Not for Quick Profit
When I had a retail jewelry store, I had a goldsmith who could size a ring quickly. I would take in a ring to be sized and after what seemed like a few minutes he would bring me the ring. This caused a twofold problem. I did not get enough time to show the customer any jewelry from the showcases. Worse yet, the customer would look at me and say, “Why did you charge me so much when it only took a few minutes to size the ring?” I had to explain what overheads and profit margins were about. Eventually, I would put an egg timer on the goldsmith’s workbench and set it to a half hour each time I gave him a ring to size while the customer was waiting. That was so he had to wait thirty minutes before bringing me the ring. Doing business in today’s world is no different than in Gutenberg’s day.
Egg Timer Set for Awhile
Gutenberg did not reveal that he was printing his Vulgate Bibles.15 In fact, one of his books was in in the Landon palace archives some 200 hundred years before it was discovered it was printed. The experts had cataloged the manuscript as hand scribed. Why did he keep his invention secret? Why did he stall giving it to the customer?

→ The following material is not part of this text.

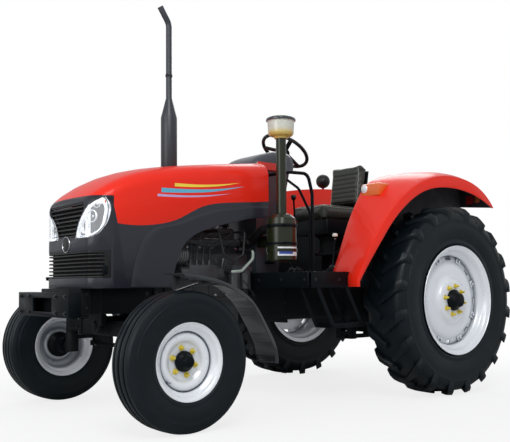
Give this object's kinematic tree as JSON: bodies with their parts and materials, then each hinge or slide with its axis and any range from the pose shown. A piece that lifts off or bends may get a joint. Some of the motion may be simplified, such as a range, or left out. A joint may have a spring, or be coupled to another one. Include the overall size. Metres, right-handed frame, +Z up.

The price of a book was based on a year length production. If he were to produce a book in record time and then present it to a customer, they would not have been willing to pay him the prevailing rates for the book. Thus, he would get a pre-paid order and stall giving it to the customer even though he had it completed in record time. That way he could produce more books a year than his competition without increasing his staff. Smart!
Thanksgiving
Each time I add a scarce gemology, appraisal, or jewelry book into my library, I thank those ancient turquoise miners and a goldsmith. Each time I lovingly open a technical trade book to read what some knowledgeable forerunner is sharing with me - I learn and enjoy because two of my ancient colleagues catapulted mankind into the future.